[BEGIN Data lines]

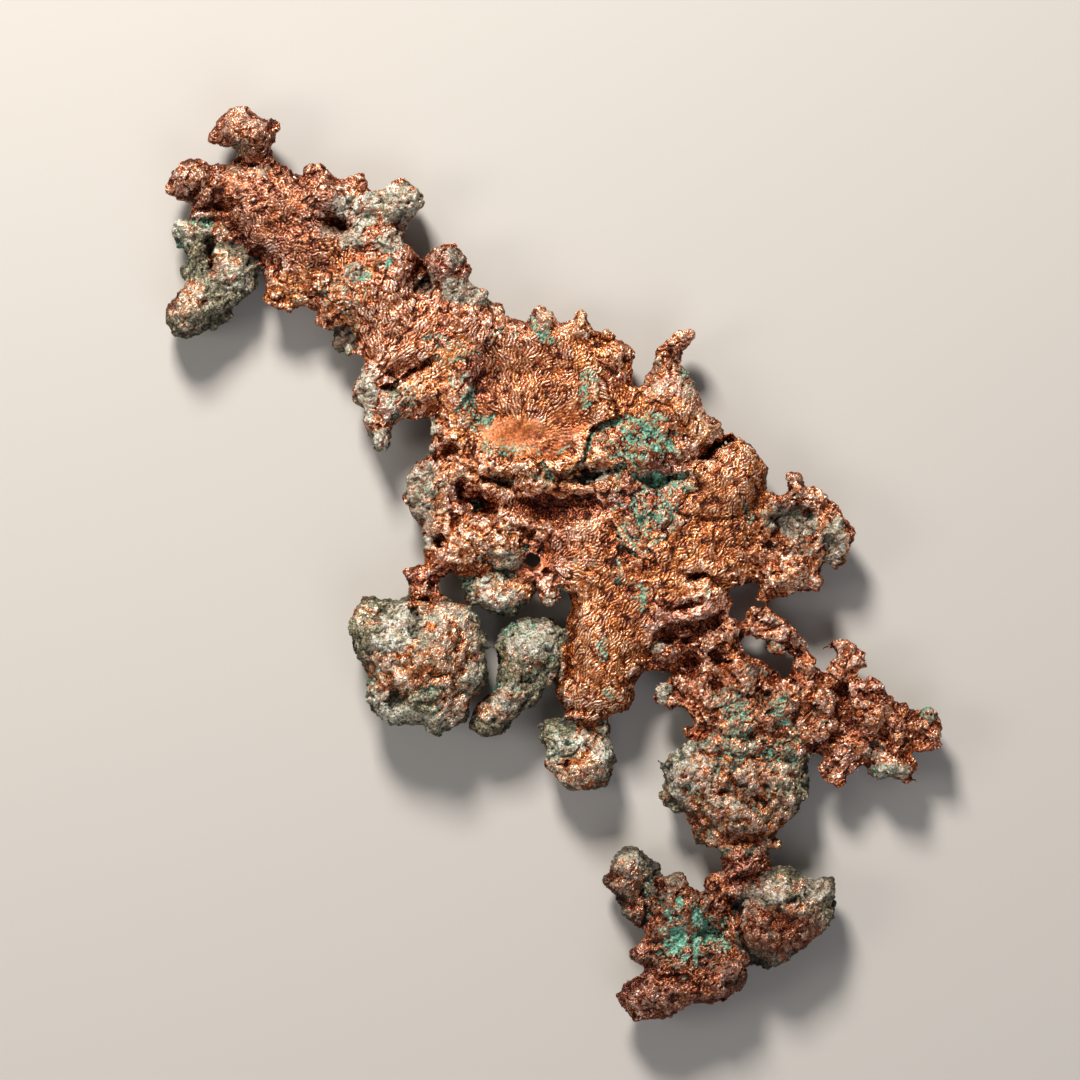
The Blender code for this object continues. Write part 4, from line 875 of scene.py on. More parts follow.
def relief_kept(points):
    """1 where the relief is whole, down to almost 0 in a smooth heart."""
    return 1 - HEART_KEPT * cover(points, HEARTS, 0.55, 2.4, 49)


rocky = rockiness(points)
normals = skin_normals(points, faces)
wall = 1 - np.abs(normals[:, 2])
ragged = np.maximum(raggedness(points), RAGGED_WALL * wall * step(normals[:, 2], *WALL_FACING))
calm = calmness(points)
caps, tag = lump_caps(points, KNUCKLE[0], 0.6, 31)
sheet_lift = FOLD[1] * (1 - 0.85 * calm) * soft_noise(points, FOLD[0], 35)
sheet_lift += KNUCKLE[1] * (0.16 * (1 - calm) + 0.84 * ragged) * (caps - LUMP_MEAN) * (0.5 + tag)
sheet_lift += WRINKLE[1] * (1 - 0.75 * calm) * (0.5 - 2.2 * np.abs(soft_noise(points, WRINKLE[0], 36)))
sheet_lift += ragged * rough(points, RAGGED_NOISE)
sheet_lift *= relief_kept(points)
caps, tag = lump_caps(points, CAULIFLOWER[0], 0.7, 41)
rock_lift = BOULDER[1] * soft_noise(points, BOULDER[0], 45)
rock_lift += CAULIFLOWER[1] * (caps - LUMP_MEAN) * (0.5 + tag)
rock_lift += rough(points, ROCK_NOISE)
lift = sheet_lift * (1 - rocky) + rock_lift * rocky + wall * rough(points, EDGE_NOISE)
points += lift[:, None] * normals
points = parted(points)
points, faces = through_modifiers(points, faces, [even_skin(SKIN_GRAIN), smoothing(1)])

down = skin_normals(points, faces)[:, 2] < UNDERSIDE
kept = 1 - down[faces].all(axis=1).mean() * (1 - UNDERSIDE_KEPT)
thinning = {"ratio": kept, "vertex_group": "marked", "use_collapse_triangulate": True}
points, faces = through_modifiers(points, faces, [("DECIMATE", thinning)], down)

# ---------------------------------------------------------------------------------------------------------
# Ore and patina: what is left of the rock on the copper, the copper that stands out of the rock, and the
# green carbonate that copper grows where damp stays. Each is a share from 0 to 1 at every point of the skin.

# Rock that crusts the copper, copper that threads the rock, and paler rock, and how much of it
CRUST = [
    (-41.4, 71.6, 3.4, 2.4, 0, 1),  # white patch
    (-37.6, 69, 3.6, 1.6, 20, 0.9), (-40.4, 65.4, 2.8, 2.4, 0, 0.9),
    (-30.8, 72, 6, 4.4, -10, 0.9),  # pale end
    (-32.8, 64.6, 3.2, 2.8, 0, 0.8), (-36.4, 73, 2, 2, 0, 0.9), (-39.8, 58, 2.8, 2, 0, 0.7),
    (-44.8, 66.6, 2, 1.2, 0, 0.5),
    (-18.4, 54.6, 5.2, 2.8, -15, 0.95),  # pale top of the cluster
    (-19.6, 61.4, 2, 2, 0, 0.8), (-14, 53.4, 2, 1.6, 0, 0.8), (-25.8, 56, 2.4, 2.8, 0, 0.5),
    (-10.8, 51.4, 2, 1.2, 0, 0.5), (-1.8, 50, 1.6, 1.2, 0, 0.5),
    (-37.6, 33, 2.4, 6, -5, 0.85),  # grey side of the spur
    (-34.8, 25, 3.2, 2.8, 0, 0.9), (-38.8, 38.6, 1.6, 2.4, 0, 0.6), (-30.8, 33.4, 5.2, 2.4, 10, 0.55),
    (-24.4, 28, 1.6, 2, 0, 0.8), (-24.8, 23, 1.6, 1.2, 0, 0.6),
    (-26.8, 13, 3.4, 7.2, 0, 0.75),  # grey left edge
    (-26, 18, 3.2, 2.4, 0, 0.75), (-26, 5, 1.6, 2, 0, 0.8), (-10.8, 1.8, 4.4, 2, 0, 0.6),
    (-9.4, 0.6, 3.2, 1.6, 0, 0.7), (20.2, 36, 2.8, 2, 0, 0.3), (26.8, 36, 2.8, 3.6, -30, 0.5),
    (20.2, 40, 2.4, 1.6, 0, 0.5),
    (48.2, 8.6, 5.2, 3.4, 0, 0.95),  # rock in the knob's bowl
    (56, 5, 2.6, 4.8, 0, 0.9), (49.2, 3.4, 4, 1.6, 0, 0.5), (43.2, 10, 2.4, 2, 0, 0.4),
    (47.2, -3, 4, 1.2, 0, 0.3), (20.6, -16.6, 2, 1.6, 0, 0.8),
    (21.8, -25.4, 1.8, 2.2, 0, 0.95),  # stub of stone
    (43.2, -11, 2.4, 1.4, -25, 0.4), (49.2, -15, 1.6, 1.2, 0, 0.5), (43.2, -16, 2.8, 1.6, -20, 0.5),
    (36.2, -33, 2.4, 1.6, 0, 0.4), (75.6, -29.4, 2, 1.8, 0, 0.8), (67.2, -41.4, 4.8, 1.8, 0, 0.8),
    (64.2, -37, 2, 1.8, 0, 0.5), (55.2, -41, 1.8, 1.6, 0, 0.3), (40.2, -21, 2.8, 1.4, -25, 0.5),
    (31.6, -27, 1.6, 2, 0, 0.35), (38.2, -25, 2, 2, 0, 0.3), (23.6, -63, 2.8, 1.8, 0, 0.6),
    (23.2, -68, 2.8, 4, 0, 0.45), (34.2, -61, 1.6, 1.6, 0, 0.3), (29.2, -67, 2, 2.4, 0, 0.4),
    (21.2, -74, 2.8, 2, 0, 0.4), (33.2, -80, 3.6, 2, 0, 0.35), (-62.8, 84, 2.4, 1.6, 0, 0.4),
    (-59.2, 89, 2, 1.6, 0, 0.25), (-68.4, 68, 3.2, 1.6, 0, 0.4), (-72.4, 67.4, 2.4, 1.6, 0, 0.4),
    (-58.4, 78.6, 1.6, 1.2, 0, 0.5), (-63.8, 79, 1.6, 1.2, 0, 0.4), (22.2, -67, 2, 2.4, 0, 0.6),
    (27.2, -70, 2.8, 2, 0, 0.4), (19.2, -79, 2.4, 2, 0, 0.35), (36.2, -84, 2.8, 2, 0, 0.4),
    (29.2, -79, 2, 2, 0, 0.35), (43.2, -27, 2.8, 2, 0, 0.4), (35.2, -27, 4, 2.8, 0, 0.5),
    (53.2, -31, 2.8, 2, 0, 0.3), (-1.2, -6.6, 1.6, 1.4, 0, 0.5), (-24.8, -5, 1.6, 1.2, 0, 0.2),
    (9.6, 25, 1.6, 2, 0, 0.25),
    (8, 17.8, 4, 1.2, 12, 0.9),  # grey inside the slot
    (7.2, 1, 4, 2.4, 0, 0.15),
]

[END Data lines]

### Instructions for the task
Repeat the material above in full, quoting it exactly.

### Answer for this exercise
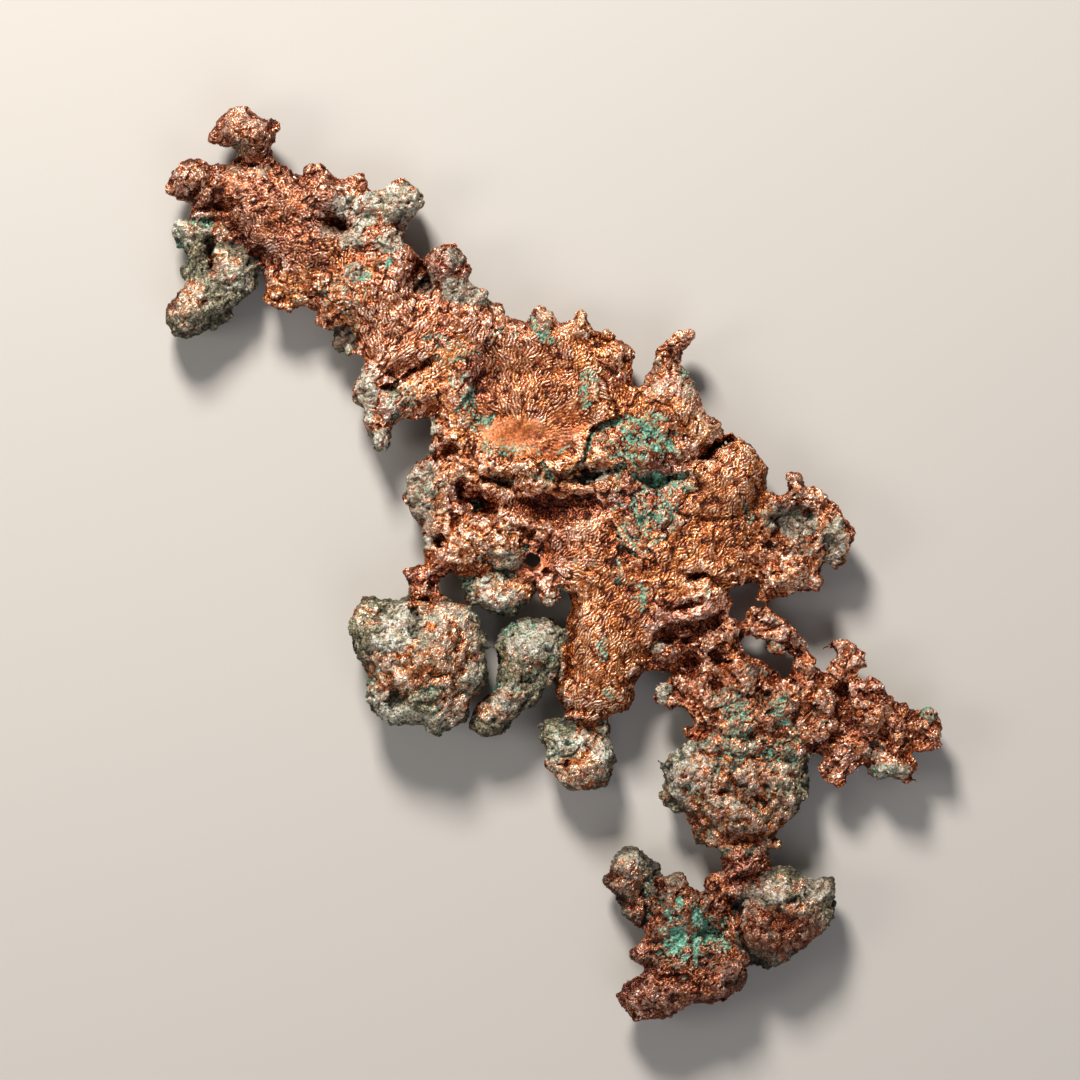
The Blender code for this object continues. Write part 4, from line 875 of scene.py on. More parts follow.
def relief_kept(points):
    """1 where the relief is whole, down to almost 0 in a smooth heart."""
    return 1 - HEART_KEPT * cover(points, HEARTS, 0.55, 2.4, 49)


rocky = rockiness(points)
normals = skin_normals(points, faces)
wall = 1 - np.abs(normals[:, 2])
ragged = np.maximum(raggedness(points), RAGGED_WALL * wall * step(normals[:, 2], *WALL_FACING))
calm = calmness(points)
caps, tag = lump_caps(points, KNUCKLE[0], 0.6, 31)
sheet_lift = FOLD[1] * (1 - 0.85 * calm) * soft_noise(points, FOLD[0], 35)
sheet_lift += KNUCKLE[1] * (0.16 * (1 - calm) + 0.84 * ragged) * (caps - LUMP_MEAN) * (0.5 + tag)
sheet_lift += WRINKLE[1] * (1 - 0.75 * calm) * (0.5 - 2.2 * np.abs(soft_noise(points, WRINKLE[0], 36)))
sheet_lift += ragged * rough(points, RAGGED_NOISE)
sheet_lift *= relief_kept(points)
caps, tag = lump_caps(points, CAULIFLOWER[0], 0.7, 41)
rock_lift = BOULDER[1] * soft_noise(points, BOULDER[0], 45)
rock_lift += CAULIFLOWER[1] * (caps - LUMP_MEAN) * (0.5 + tag)
rock_lift += rough(points, ROCK_NOISE)
lift = sheet_lift * (1 - rocky) + rock_lift * rocky + wall * rough(points, EDGE_NOISE)
points += lift[:, None] * normals
points = parted(points)
points, faces = through_modifiers(points, faces, [even_skin(SKIN_GRAIN), smoothing(1)])

down = skin_normals(points, faces)[:, 2] < UNDERSIDE
kept = 1 - down[faces].all(axis=1).mean() * (1 - UNDERSIDE_KEPT)
thinning = {"ratio": kept, "vertex_group": "marked", "use_collapse_triangulate": True}
points, faces = through_modifiers(points, faces, [("DECIMATE", thinning)], down)

# ---------------------------------------------------------------------------------------------------------
# Ore and patina: what is left of the rock on the copper, the copper that stands out of the rock, and the
# green carbonate that copper grows where damp stays. Each is a share from 0 to 1 at every point of the skin.

# Rock that crusts the copper, copper that threads the rock, and paler rock, and how much of it
CRUST = [
    (-41.4, 71.6, 3.4, 2.4, 0, 1),  # white patch
    (-37.6, 69, 3.6, 1.6, 20, 0.9), (-40.4, 65.4, 2.8, 2.4, 0, 0.9),
    (-30.8, 72, 6, 4.4, -10, 0.9),  # pale end
    (-32.8, 64.6, 3.2, 2.8, 0, 0.8), (-36.4, 73, 2, 2, 0, 0.9), (-39.8, 58, 2.8, 2, 0, 0.7),
    (-44.8, 66.6, 2, 1.2, 0, 0.5),
    (-18.4, 54.6, 5.2, 2.8, -15, 0.95),  # pale top of the cluster
    (-19.6, 61.4, 2, 2, 0, 0.8), (-14, 53.4, 2, 1.6, 0, 0.8), (-25.8, 56, 2.4, 2.8, 0, 0.5),
    (-10.8, 51.4, 2, 1.2, 0, 0.5), (-1.8, 50, 1.6, 1.2, 0, 0.5),
    (-37.6, 33, 2.4, 6, -5, 0.85),  # grey side of the spur
    (-34.8, 25, 3.2, 2.8, 0, 0.9), (-38.8, 38.6, 1.6, 2.4, 0, 0.6), (-30.8, 33.4, 5.2, 2.4, 10, 0.55),
    (-24.4, 28, 1.6, 2, 0, 0.8), (-24.8, 23, 1.6, 1.2, 0, 0.6),
    (-26.8, 13, 3.4, 7.2, 0, 0.75),  # grey left edge
    (-26, 18, 3.2, 2.4, 0, 0.75), (-26, 5, 1.6, 2, 0, 0.8), (-10.8, 1.8, 4.4, 2, 0, 0.6),
    (-9.4, 0.6, 3.2, 1.6, 0, 0.7), (20.2, 36, 2.8, 2, 0, 0.3), (26.8, 36, 2.8, 3.6, -30, 0.5),
    (20.2, 40, 2.4, 1.6, 0, 0.5),
    (48.2, 8.6, 5.2, 3.4, 0, 0.95),  # rock in the knob's bowl
    (56, 5, 2.6, 4.8, 0, 0.9), (49.2, 3.4, 4, 1.6, 0, 0.5), (43.2, 10, 2.4, 2, 0, 0.4),
    (47.2, -3, 4, 1.2, 0, 0.3), (20.6, -16.6, 2, 1.6, 0, 0.8),
    (21.8, -25.4, 1.8, 2.2, 0, 0.95),  # stub of stone
    (43.2, -11, 2.4, 1.4, -25, 0.4), (49.2, -15, 1.6, 1.2, 0, 0.5), (43.2, -16, 2.8, 1.6, -20, 0.5),
    (36.2, -33, 2.4, 1.6, 0, 0.4), (75.6, -29.4, 2, 1.8, 0, 0.8), (67.2, -41.4, 4.8, 1.8, 0, 0.8),
    (64.2, -37, 2, 1.8, 0, 0.5), (55.2, -41, 1.8, 1.6, 0, 0.3), (40.2, -21, 2.8, 1.4, -25, 0.5),
    (31.6, -27, 1.6, 2, 0, 0.35), (38.2, -25, 2, 2, 0, 0.3), (23.6, -63, 2.8, 1.8, 0, 0.6),
    (23.2, -68, 2.8, 4, 0, 0.45), (34.2, -61, 1.6, 1.6, 0, 0.3), (29.2, -67, 2, 2.4, 0, 0.4),
    (21.2, -74, 2.8, 2, 0, 0.4), (33.2, -80, 3.6, 2, 0, 0.35), (-62.8, 84, 2.4, 1.6, 0, 0.4),
    (-59.2, 89, 2, 1.6, 0, 0.25), (-68.4, 68, 3.2, 1.6, 0, 0.4), (-72.4, 67.4, 2.4, 1.6, 0, 0.4),
    (-58.4, 78.6, 1.6, 1.2, 0, 0.5), (-63.8, 79, 1.6, 1.2, 0, 0.4), (22.2, -67, 2, 2.4, 0, 0.6),
    (27.2, -70, 2.8, 2, 0, 0.4), (19.2, -79, 2.4, 2, 0, 0.35), (36.2, -84, 2.8, 2, 0, 0.4),
    (29.2, -79, 2, 2, 0, 0.35), (43.2, -27, 2.8, 2, 0, 0.4), (35.2, -27, 4, 2.8, 0, 0.5),
    (53.2, -31, 2.8, 2, 0, 0.3), (-1.2, -6.6, 1.6, 1.4, 0, 0.5), (-24.8, -5, 1.6, 1.2, 0, 0.2),
    (9.6, 25, 1.6, 2, 0, 0.25),
    (8, 17.8, 4, 1.2, 12, 0.9),  # grey inside the slot
    (7.2, 1, 4, 2.4, 0, 0.15),
]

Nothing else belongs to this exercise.